If you’re measuring EMF in your home with a meter, here’s a framework for interpreting the numbers for power-frequency (50/60 Hz) magnetic fields:

  • Below 0.4 µT (4 mG): Below the most conservative precautionary limits used anywhere in the world. This is typical background in most rooms of a home when you’re not near an appliance.
  • 0.4 to 10 µT (4 to 100 mG): Above precautionary thresholds used in some European countries, but well below the international safety guideline. Common near appliances during use.
  • 10 to 100 µT (100 to 1,000 mG): Approaching the international public limit. Possible very close to high-draw appliances like vacuum motors or older electric heaters. Brief exposure at this level is within guidelines.

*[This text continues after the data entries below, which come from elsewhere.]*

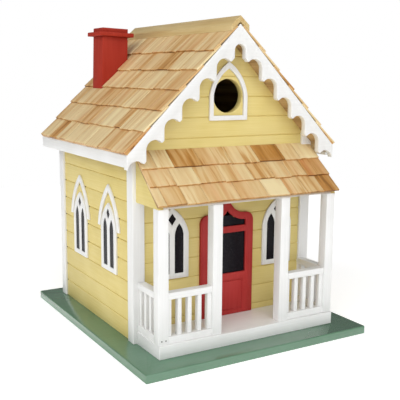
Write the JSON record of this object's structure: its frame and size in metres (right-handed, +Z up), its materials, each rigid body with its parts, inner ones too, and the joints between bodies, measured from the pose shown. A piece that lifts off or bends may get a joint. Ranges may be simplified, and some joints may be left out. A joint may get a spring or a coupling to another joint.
{
  "type": "birdhouse",
  "caption": "Cottage-shaped wooden birdhouse with a shingled gable roof, chimney, scalloped bargeboard, porch and a hinged rear clean-out door.",
  "frame": {"origin": "middle of the base board's underside", "axes": "+X to the viewer's right along the front, the porch and entrance face -Y, +Z up"},
  "size_m": [0.244, 0.272, 0.3072],
  "materials": {
    "yellow_paint": "satin painted wood",
    "white_paint": "satin painted wood",
    "green_paint": "satin painted wood",
    "red_paint": "satin painted wood",
    "cedar_shingle": "clear-finished cedar",
    "pine_board": "clear-finished pine",
    "bare_plywood": "bare plywood",
    "dark_glass": "gloss black sheet",
    "brass": "polished",
    "steel_screw": "zinc plated"
  },
  "bodies": {
    "house": {"bargeboard_front": "white_paint", "base_board": "green_paint", "chimney_cap": "red_paint", "chimney_collar": "red_paint", "chimney_shaft": "red_paint", "corner_post_front_left": "white_paint", "corner_post_front_right": "white_paint", "corner_post_rear_left": "white_paint", "corner_post_rear_right": "white_paint", "door_glass": "dark_glass", "door_stop_battens": "bare_plywood", "eave_fascia_left": "white_paint", "eave_fascia_right": "white_paint", "entrance_trim": "white_paint", "front_door": "red_paint", "front_railing_left": "white_paint", "front_railing_right": "white_paint", "front_wall": "yellow_paint", "hinge_leaves_fixed": "brass", "hinge_pins": "brass", "hinge_screws_wall": "steel_screw", "porch_cheek_left": "yellow_paint", "porch_cheek_right": "yellow_paint", "porch_deck": "white_paint", "porch_header": "white_paint", "porch_post_inner_left": "white_paint", "porch_post_inner_right": "white_paint", "porch_post_outer_left": "white_paint", "porch_post_outer_right": "white_paint", "porch_roof_panel": "white_paint", "porch_shingles_1": "cedar_shingle", "porch_shingles_2": "cedar_shingle", "porch_shingles_3": "cedar_shingle", "rear_wall": "yellow_paint", "ridge_cap_left": "pine_board", "ridge_cap_right": "pine_board", "roof_panel_left": "bare_plywood", "roof_panel_right": "bare_plywood", "shingles_left_lower": "cedar_shingle", "shingles_left_middle": "cedar_shingle", "shingles_left_upper": "cedar_shingle", "shingles_right_lower": "cedar_shingle", "shingles_right_middle": "cedar_shingle", "shingles_right_upper": "cedar_shingle", "side_railing_left": "white_paint", "side_railing_right": "white_paint", "side_wall_left": "yellow_paint", "side_wall_right": "yellow_paint", "starter_strips": "cedar_shingle", "turn_button_screw": "steel_screw", "window_frames_front": "white_paint", "window_frames_left": "white_paint", "window_frames_right": "white_paint", "window_glass": "dark_glass", "window_hoods": "white_paint"},
    "cleanout_door": {"cleanout_door": "yellow_paint", "cleanout_knob": "white_paint", "hinge_leaves_moving": "brass", "hinge_screws_door": "steel_screw"},
    "turn_button": {"turn_button": "white_paint"}
  },
  "joints": [
    {"name": "cleanout_hinge", "type": "hinge", "parent": "house", "child": "cleanout_door", "pos_m": [-0.0427, 0.1188, 0.081], "axis": [0, 0, 1], "range_deg": [0, 110]},
    {"name": "turn_button_swivel", "type": "hinge", "parent": "house", "child": "turn_button", "pos_m": [0.052, 0.1193, 0.081], "axis": [0, 1, 0], "range_deg": [0, 90]}
  ]
}
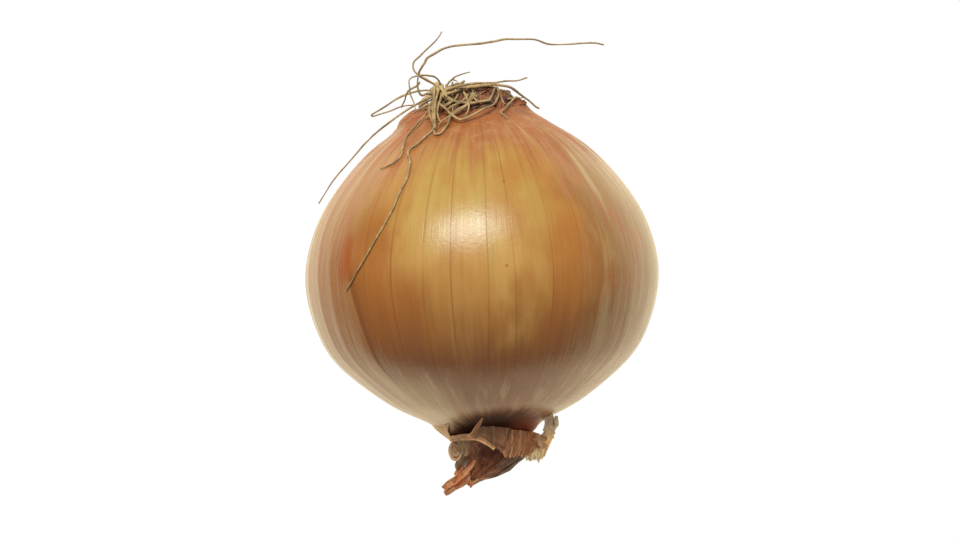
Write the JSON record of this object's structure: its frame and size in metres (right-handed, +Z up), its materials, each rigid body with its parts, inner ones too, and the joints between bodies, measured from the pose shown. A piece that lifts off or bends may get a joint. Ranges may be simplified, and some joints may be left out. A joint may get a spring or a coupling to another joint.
{
  "type": "onion",
  "caption": "Dry brown onion lying on its side, with papery golden skin, a torn and twisted dried neck, and a tangle of dry roots on its root plate.",
  "frame": {"origin": "centre of the small flat spot that the bulb rests on", "axes": "+Z is up; the bulb's own axis is horizontal along Y, with the root end at +Y and the dried neck at -Y; +X is to the right seen from above with the roots away from the viewer"},
  "size_m": [0.08, 0.1055, 0.079],
  "materials": {
    "golden_skin": "thin dry skin, satin gloss",
    "torn_skin": "papery, matte",
    "dried_neck": "dry leaf bases, matte, ribbed",
    "corky_plate": "corky, rough",
    "dry_root": "dry strand, matte"
  },
  "bodies": {
    "root": {"bulb": "golden_skin", "basal_plate": "corky_plate", "root_knot": "dry_root", "root_long_right": "dry_root", "root_upright": "dry_root", "root_hook": "dry_root", "root_loop": "dry_root", "root_long_loop": "dry_root", "root_low_left": "dry_root", "root_down_front": "dry_root", "root_short_left": "dry_root", "root_top_right": "dry_root", "root_right_arc": "dry_root", "root_top_stub": "dry_root", "root_bundle": "dry_root", "root_diagonal": "dry_root", "root_right_stub": "dry_root", "root_middle": "dry_root", "dried_neck": "dried_neck", "torn_collar": "torn_skin", "paper_hook": "torn_skin", "neck_curl": "torn_skin", "neck_scrap": "torn_skin"}
  },
  "joints": []
}
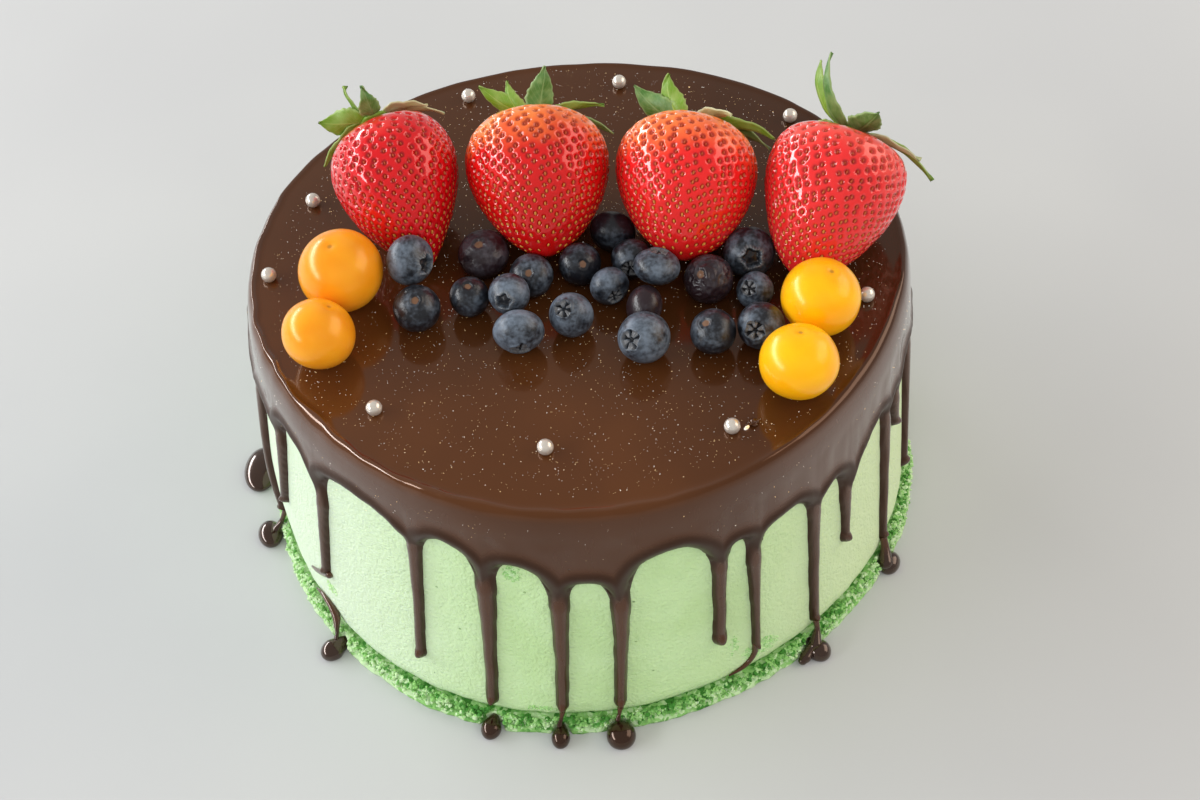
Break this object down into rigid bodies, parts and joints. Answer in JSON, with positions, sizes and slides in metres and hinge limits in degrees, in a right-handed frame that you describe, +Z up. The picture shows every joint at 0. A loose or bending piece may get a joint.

  • Above 100 µT (1,000 mG): Exceeds the ICNIRP public exposure guideline. At sustained levels well above this threshold, nerve and muscle stimulation becomes a real concern. This is rarely encountered outside industrial or utility settings.

For radiofrequency fields from wireless devices, the numbers that matter are the SAR values already tested before a product reaches you. If you’re using a commercially sold phone or router in a country with enforced regulations, the device is already below its applicable limit. Distance remains the simplest way to lower any exposure you’re concerned about.